MIAMI — A South Florida money-laundering network secretly transferred more than $30 million in illegal Medicare profits through a remittance firm with shell companies in not only Canada and Trinidad, but also in Mexico, according to court records filed Monday.
Evidence of the widening network into Mexico surfaced in the federal plea agreement of a one-time Miami medical equipment provider who pleaded guilty Friday to his role in the money-laudering conspiracy.
Kirian Vega, 35, who owned Ozain Pharmacy in another persons name, billed more than $600,000 in false claims to the taxpayer-funded Medicare program and received about $400,000.
According to the plea agreement, Vega admitted he used a Florida check-cashing store to launder $124,000 of the tainted proceeds in 2009 through the shell companies of the offshore remittance company, Caribbean Transfers.

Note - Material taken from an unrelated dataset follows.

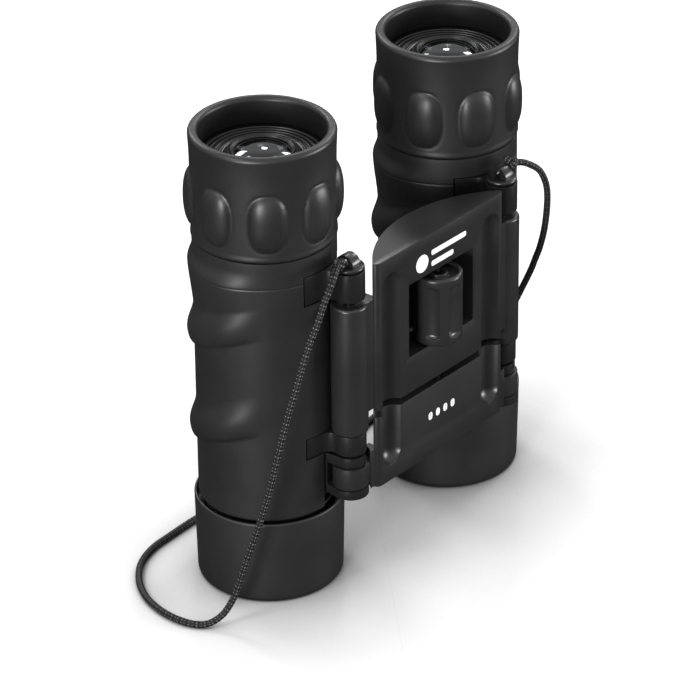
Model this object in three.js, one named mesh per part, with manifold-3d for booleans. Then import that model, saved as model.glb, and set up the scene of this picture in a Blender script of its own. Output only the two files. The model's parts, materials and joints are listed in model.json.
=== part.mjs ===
// Compact folding binoculars: two monocular barrels, each on its own hinge at the edge of a
// central bridge. A wheel in the bridge turns a screw that slides the lower half of the bridge,
// and with it both objective cells inside the barrels. Millimetres, +Z up. The objectives point
// down and the eyecups point up, so the object stands on its two objective bands. The bridge's
// front face looks along -Y. The origin is the centre of the standing object's base.
import * as THREE from "three";
import { mergeVertices } from "three/addons/utils/BufferGeometryUtils.js";
import Module from "manifold-3d";

const wasm = await Module();
wasm.setup();

// Driving dimensions
const BARREL_X = 31.5; // half the distance between the eyes
const BARREL_Y = 5.2;
const HINGE_X = 26.5;
const HINGE_Y = -14.3;
const FRONT_Y = -18.5; // front face of the bridge
const HEIGHT = 110;
const CLEAR = 0.3; // gap between parts that touch
const SIDES = { left: -1, right: 1 };

// Barrel: a hard tube with two hinge ears, in a rubber armour sleeve
const TUBE_IN = 13.5;
const TUBE_OUT = 14.4;
const TUBE_Z = [2.7, 84.7];
const LEDGE_Z = [45, 46.5];
const ARMOUR_IN = 14.7;
const ARMOUR_OUT = 15.77;
const ARMOUR_Z = [20.8, 84.6];
const UPPER_EAR_Z = [73.2, 79.9];
const LOWER_EAR_Z = [35, 39.7];
const EAR_HALF_ANGLE = 30.5;
const EAR_OUT = 15.6;
const EAR_KNUCKLE_R = 3.6;
const KNUCKLE_R = 4;
const PIN_HOLE_R = 1.5;
const PIN_R = 1.2;
const SLOT_Z = [20.5, 34.9];
const ARM_HALF_WIDTH = 2.6;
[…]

Court documents show that money was wired to Turismo dos Polos in Mexico, which transferred a portion $45,000 to another shell company, Communications Sophie, in Trinidad. That money was then sent to an unidentified travel agency in Cuba, records show.
Last month, Caribbean Transfers was accused in an indictment of financing the complex money-laundering ring that moved millions in stolen Medicare money, mostly from South Florida, through shell companies in Canada and Trinidad and finally into Cubas banking system.
That revelation came to light in the case of a now-convicted check-cashing store owner who was first believed to be at the center of the federal case. It marked the first time that investigators traced tainted Medicare proceeds to Cubas state-controlled bank.
Caribbean Transfers appears to have played the dominant role in the unprecedented money-laundering scheme.
In October, prosecutors filed conspiracy charges against the founder of the Caribbean-based company, Jorge Emilio Perez, who is believed to be hiding in the Dominican Republic.
Also charged: Vega and Felipe Ruiz, 38, one-time operator of two Miami medical equipment businesses under others names. Ruiz was charged with laundering at least $1.2 million through the check-cashing store and remittance company.
The information about Caribbean Transfers, which prosecutors say is licensed by the Cuban government, was disclosed during Ruizs bond hearing last month. Ruiz, a Cuban-born U.S. citizen, was denied bail because a judge found he might flee to Cuba or another country.
In June, the U.S. attorneys office in Miami made national headlines when prosecutors charged Oscar L. Sanchez, owner of the Naples check-cashing store, with conspiring to launder tens of millions of Medicare dollars via Canada and Trinidad into Cubas national bank.
By late August, Sanchez, 47, had pleaded guilty and agreed to cooperate with authorities and repay the U.S. government $10 million, consisting primarily of residential investment properties he acquired with his wife in Southwest Florida.
The U.S. attorneys office has said it has no evidence that the Cuban government was part of the laundering scheme, and Cuban officials have denied any involvement.
Sanchez, also a Cuban-born U.S. citizen, was indicted on the single conspiracy charge of playing a pivotal role in laundering the profits of 70 South Florida medical companies that falsely billed Medicare for $374.4 million and were paid $70.7 million.